═════ Information shown

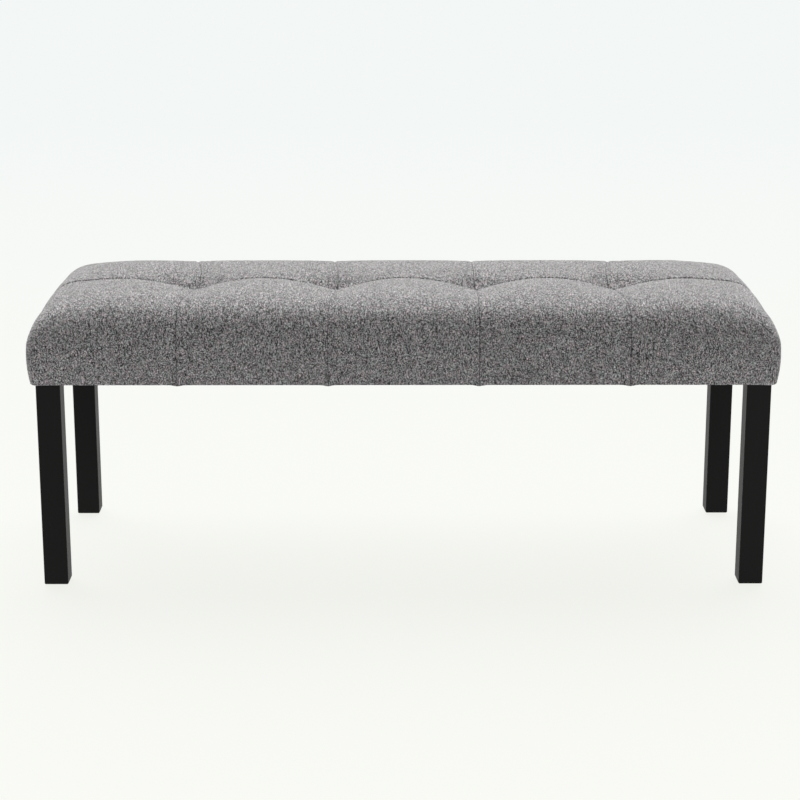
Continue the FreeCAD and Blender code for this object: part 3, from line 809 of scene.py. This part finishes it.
def cover_cloth():
    """Melange plain weave: light and dark yarns crossing, each changing shade along its run, with painted
    shade in the seams' folds.
    """
    sheen = {"Sheen_Weight": 0.35, "Sheen_Roughness": 0.45, "Sheen_Tint": rgba(1)}
    f = Finish("cover_cloth", Roughness=0.9, Specular_IOR_Level=0.15, **sheen)
    cloth = f.node("UVMap", uv_map="cloth").outputs[0]
    at = f.node("SeparateXYZ", {0: cloth})
    x, y = at.outputs[0], at.outputs[1]
    wander = f.math("MULTIPLY", f.math("SUBTRACT", f.noise(cloth, WANDER_SCALE, 2.0), 0.5), WANDER)
    u = f.math("DIVIDE", f.math("ADD", x, wander), YARN)
    v = f.math("DIVIDE", f.math("ADD", y, wander), YARN)
    yarn = f.ramp(yarn_shade(f, u, v), *YARN_SHADES)
    tint = f.ramp(f.noise(cloth, TINT_SCALE, 3.0, 0.7), *TINTS)
    colour = f.mix(1.0, yarn, tint, "MULTIPLY")
    # Painted shade: the base colour is darkened in the seams' folds, where the grooves' shade falls
    f.give(f.shader, {"Base Color": f.mix(painted_seam_shade(f, x, y), colour, rgba(SEAM_SHADOW_COLOUR))})
    round_u = f.math("SINE", f.math("MULTIPLY", f.math("FRACT", u), math.pi))
    round_v = f.math("SINE", f.math("MULTIPLY", f.math("FRACT", v), math.pi))
    f.give(f.shader, {"Normal": f.bump(f.math("MULTIPLY", round_u, round_v), 0.0003, 0.6)})
    return f.material


def black_wood():
    """Black stain under a satin lacquer, with a faint upright grain."""
    f = Finish("leg_wood", Specular_IOR_Level=0.18)
    grain = f.noise(f.stretched(f.place(), (60.0, 60.0, 3.0)), 4.0, 6.0, 0.6)
    stain = f.ramp(grain, (0.3, (0.0022, 0.0022, 0.0022)), (0.7, (0.0042, 0.0040, 0.0040)))
    lacquer = f.math("ADD", 0.42, f.math("MULTIPLY", grain, 0.12))
    f.give(f.shader, {"Base Color": stain, "Roughness": lacquer, "Normal": f.bump(grain, 0.0001, 0.3)})
    return f.material


def raw_wood(name, light, dark, stretch):
    """Sawn timber or veneer with its grain along the board."""
    f = Finish(name, Roughness=0.75, Specular_IOR_Level=0.2)
    grain = f.noise(f.stretched(f.place(), stretch), 5.0, 5.0, 0.6)
    colour = f.ramp(grain, (0.3, dark), (0.7, light))
    f.give(f.shader, {"Base Color": colour, "Normal": f.bump(grain, 0.0003)})
    return f.material


def flecked(name, light, dark, scale, roughness, metallic=0.0, bump=0.0001):
    """A plain finish with fine mottling: moulded plastic, zinc, twine or felt."""
    f = Finish(name, Roughness=roughness, Metallic=metallic)
    spots = f.noise(f.place(), scale, 3.0, 0.6)
    colour = f.ramp(spots, (0.35, dark), (0.65, light))
    f.give(f.shader, {"Base Color": colour, "Normal": f.bump(spots, bump)})
    return f.material


def finishes():
    """Every finish but the cover's, by its material slot."""
    return {
        "leg_wood": black_wood(),
        "frame_wood": raw_wood("frame_wood", (0.62, 0.45, 0.27), (0.47, 0.31, 0.17), (4.0, 60.0, 60.0)),
        "deck_plywood": raw_wood("deck_plywood", (0.66, 0.50, 0.31), (0.52, 0.36, 0.20), (3.0, 40.0, 500.0)),
        "glide_plastic": flecked("glide_plastic", 0.03, 0.018, 900, 0.45),
        "zinc_steel": flecked("zinc_steel", (0.66, 0.66, 0.62), (0.50, 0.51, 0.50), 300, 0.35, metallic=1.0),
        "washer_plastic": flecked("washer_plastic", (0.78, 0.78, 0.74), (0.70, 0.70, 0.66), 500, 0.5),
        "twine": flecked("twine", (0.80, 0.76, 0.64), (0.58, 0.52, 0.40), 1500, 0.85, bump=0.0003),
        "dust_cloth": flecked(
            "dust_cloth", (0.030, 0.030, 0.031), (0.012, 0.012, 0.013), 1400, 0.95, bump=0.0004
        ),
    }


def dress_nodes(made):
    """The CAD pieces that stay get the finish of their material slot."""
    slots = {part["node"]: part["material_slot"] for part in frame["record"]["subparts"]}
    for name, thing in frame["nodes"].items():
        if slots.get(name) in made:
            thing.data.materials.clear()
            thing.data.materials.append(made[slots[name]])


# Studio


def camera():
    """The photograph's view: a long lens from in front and above, its picture shifted a little."""
    lens = bpy.data.cameras.new("camera")
    lens.sensor_width = SENSOR_WIDTH
    lens.lens = FOCAL_PIXELS / PICTURE_PIXELS * SENSOR_WIDTH
    lens.shift_y = -SHIFT_PIXELS / PICTURE_PIXELS
    lens.clip_end = CLIP_END
    eye = added("camera", lens)
    eye.location = CAMERA_PLACE
    eye.rotation_euler = (math.pi / 2 - CAMERA_PITCH, 0, CAMERA_TURN)
    bpy.context.scene.camera = eye


def floor():
    """A pale floor that glows towards white and still takes a soft shadow."""
    half = FLOOR_SPAN / 2
    corners = [(-half, -half, 0), (half, -half, 0), (half, half, 0), (-half, half, 0)]
    mesh = bpy.data.meshes.new("floor")
    mesh.from_pydata(corners, [], [(0, 1, 2, 3)])
    f = Finish("floor")
    bounce = f.node("BsdfDiffuse", {"Color": rgba(FLOOR_BOUNCE)})
    shadowed = f.node("BsdfDiffuse", {"Color": rgba(FLOOR_SHADOW)})
    away = f.math("DIVIDE", f.node("SeparateXYZ", {0: f.place()}).outputs[1], FAR_FLOOR)
    glow = f.node("Emission", {"Color": f.ramp(away, (0, FLOOR_GLOW), (1, FAR_FLOOR_GLOW))})
    pale = f.node("AddShader", {0: shadowed.outputs[0], 1: glow.outputs[0]})
    f.show("Material Output", bounce, pale)
    mesh.materials.append(f.material)
    added("floor", mesh)


def world():
    """A pale backdrop that lights the bench only a little."""
    made = bpy.data.worlds.new("studio")
    made.use_nodes = True
    bpy.context.scene.world = made
    nodes = Nodes(made.node_tree)
    fill = nodes.tree.nodes["Background"]
    nodes.give(fill, {"Color": rgba(1), "Strength": FILL_LIGHT})
    backdrop = nodes.node("Background", {"Color": rgba(BACKDROP_WHITE), "Strength": 1.0})
    nodes.show("World Output", fill, backdrop)


def overhead_light():
    """A wide soft light from above, tilted to come from behind the bench."""
    lamp = bpy.data.lights.new("overhead", "SUN")
    lamp.energy = SUN_STRENGTH
    lamp.angle = SUN_ANGLE
    added("overhead", lamp).rotation_euler = (-SUN_TILT, 0, 0)


camera()
floor()
world()
overhead_light()
bpy.context.scene.view_settings.view_transform = "Standard"

made = finishes()
dress_nodes(made)
cushion()
dust_cover(made["dust_cloth"], made["zinc_steel"])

══════════

## Given instruction:
Your answer should be only a number: how many lines of the data above contain the string "scene"?

## Solution to this problem:
4